Carney additionally highlights that multiple unit inventory has been growing faster than single family units and certainly inventory levels in Vancouver of condo units seem to be more elevated than that of detached dwellings. If the experience in the US is any gauge, weakness in condo prices will precede weakness in detached prices, though one should remember that in Vancouver a "detached" dwelling is not necessarily synonymous with a "single family" dwelling.
This speech is an interesting insight into how the Bank of Canada is tracking the housing market and household indebtedness. By these measures it is clear the bank is not unaware of the basic long-term sustainable levels of house price-income, house price-rent, and debt-income ratios. My concern is that they underestimate the implications of the magnitude of these measures at current levels and their potential to fall below -- not necessarily return to -- their long-term averages.
A Big Bill
On a related note, and perhaps more important than the musings of an influential central banker, the federal government tabled a bill (the "Supporting Vulnerable Seniors and Strengthening Canada’s Economy Act"), within it the "Enactment of Protection of Residential Mortgage or Hypothecary Insurance Act":
"An Act to authorize, in certain circumstances, the making of payments or the purchase of replacement insurance by Her Majesty in respect of certain types of mortgage or hypothecary insurance provided by an insurance company in respect of which a winding-up order is made and to terminate certain agreements relating to mortgage or hypothecary insurance"
This bill is designed, as far as I can ascertain, to allow more specific and targeted oversight of nation-wide mortgage lending. Though I'm not a legislator by training, this Act appears to do the following, amongst other provisions (to paraphrase):
- The Ministry of Finance can impose additional capital reserve ratios on CMHC
- The Ministry of Finance can effectively revoke the ability of certain lenders from applying for government-backed mortgage insurance.
- CMHC must pay fees in accordance with elevated risk levels it incurs
- CMHC must open its books to the Ministry of Finance (it wasn't before?!?)

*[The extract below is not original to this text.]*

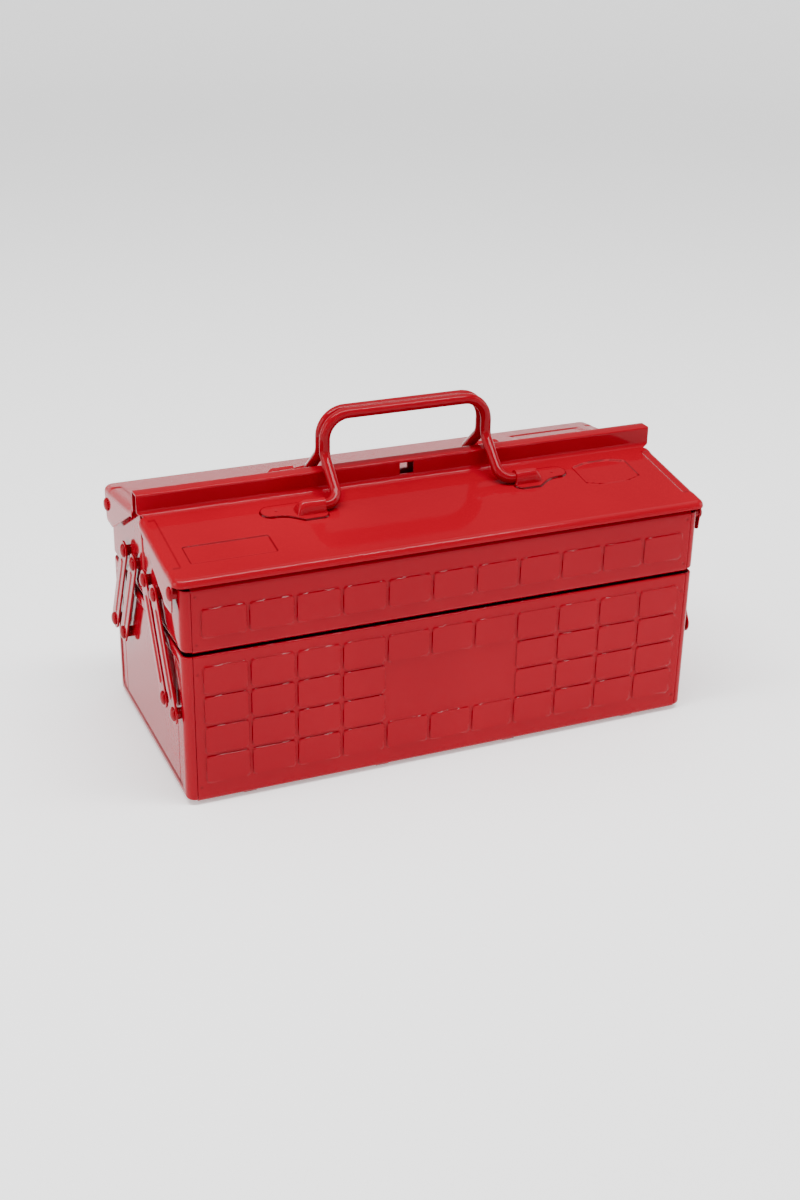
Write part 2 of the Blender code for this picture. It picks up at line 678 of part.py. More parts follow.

- CMHC's books will be available through FOI if not publicly displayed
- There is a 10% deductible to any funds that are paid by the government to backstop private mortgage insurers. CMHC is 0%
I have stated in the past I thought countercyclical capital reserves would become more pervasive as time elapses. Regimenting contercyclical capital reserves in primary mortgage insurance is a welcome change and one in-line with Carney's efforts on the international stage. Though not explicitly stated in the Act, given the breadth and authority explicitly given to the Ministry of Finance to influence CMHC's actions, there is provision to ensure that lenders who use, or plan on using, CMHC insurance, are making sustainable low-ratio loans.
I'm not sure current legislative framework but the 10% deductible on government-funded backstops is another welcome change to mortgage insurance, effectively requiring lenders to undertake, or at least consider, some of the burden associated with defaulted insured loans and consider counterparty default in their risk analyses.
We'll have to leave it to the policy, financial, and legal experts to sift through this legislation, but from the surface I would say that the government is partially removing the "moral hazard" from CMHC and getting more in the face of the inappropriate lending habits of certain banks that should really know better.